I believe that putting Arial before Helvetica was done because on Windows, Helvetica renders poorly. So instead of looking bad on a small percentage of the majority OS, they decided it could look bad on the majority of a minor OS.

Anyway, really low chances are that someone can’t import the first two fonts, and has to fall back on Arial/Helvetica.

The headings all use the same font, Nokia Pure, just in uppercase. Again, great for branding, but adding a little spice by using a different font wouldn’t be a bad idea. However, it looks great as is, so this is not really a big deal.

The layout

As I’ve been saying, the layout is arguably similar to Modern UI’s. The wireframes would probably look similar.

However, I feel that Nokia has done a great job on adding other elements, I find that the finished design doesn’t look like Modern UI at all!

While Modern UI uses different rectangles and squares in their layout (to add variety and an ‘interesting’ factor, I presume), Nokia goes the simpler way — All of the ‘tiles’ are square.

![Modern UI Compared To Nokia](http://i.symmetrycode.com/2012/11/Modern-UI-Compared-To-Nokias-Site.png)
Left: Rectangles + Squares. Right: Squares

The Menu

Out of every thing, I simply love the menu. Just love it. The hover items are clean and crispy, and the search bar is clean and gives a great impression. The logo feels like it’s home.

Talking about responsiveness, Nokia has taken the modern approach of presenting menu items in a dropdown accessible by a click (yes, it’s icon is a stack of three horizontal lines) and again, a dropdown for the search as well.

Unfortunately, the dropdown menu looks weird. There is no clear divider between the actual menu and the navigation, nor between individual anchors, and the hover style is extremely bad.

The dropdown search feels like I’m using Modern UI.

Overall though, even though a few details were missed, the desktop version of the menu looks great.

Responsiveness

The responsiveness is another thing I love.
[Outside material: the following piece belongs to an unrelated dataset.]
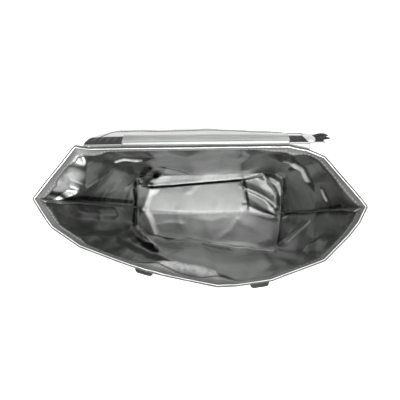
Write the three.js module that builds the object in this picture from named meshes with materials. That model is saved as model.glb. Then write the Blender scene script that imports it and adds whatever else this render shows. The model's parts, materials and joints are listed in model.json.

Nokia has done a great job at making everything perfect (well, near perfect) at all displays.

There are a good amount of breakpoints and the flow is natural; both the most important parts of responsive design.

One thing I really like is that the font sizes start changing once it reaches a set width. After the width, the font-sizes shrink along with the browser window. Real good design.

As a whole

As a whole, bad things start coming up.

Firstly, why is the background so flat, 2D, and boring? Adding a simple noise texture, or a slight gradient, wouldn’t hurt, and would make the site look loads better.

Secondly, the tiles and all look good, but having two tiles that keep flipping is totally annoying. I mean, why!? The tiles seem to be randomly placed, which further aggravates the motion! Those two tiles just break the whole mood of the whole site; something random and unpredictable isn’t supposed to be seen near something calm and organized!

![Nokia](http://i.symmetrycode.com/2012/11/Nokias-sites-fllpping-tiles.-WHY.png)
Tiles, what r u doing? TILES, STAHP.

Thirdly, I find the contrast between the tiles and the background a bit too low. That, however, is a minor problem, but could be easily solved as well (just add border: 1px solid #ccc in the CSS of the tiles). Here’s one place I find Nokia blindly following trends.

FINALLY, the colors. The hover color just looks odd placed with the primary color. However, it does the job of immediately focusing the user, so again, it might be considered okay.

Now, as not to end things on a negative note, there are a some remaining things that I find good as well!

The site looks great, as a thought, as abstract. The layout and font work harmoniously, and there is one, single mood throughout the website (which I believe to be ‘simple and nice’).

They’ve managed to make something original and new, kudos to that. The responsiveness receives a perfect 10/10.

TL;DR

Nokia shows a new site design, which is responsive, simple, and nice.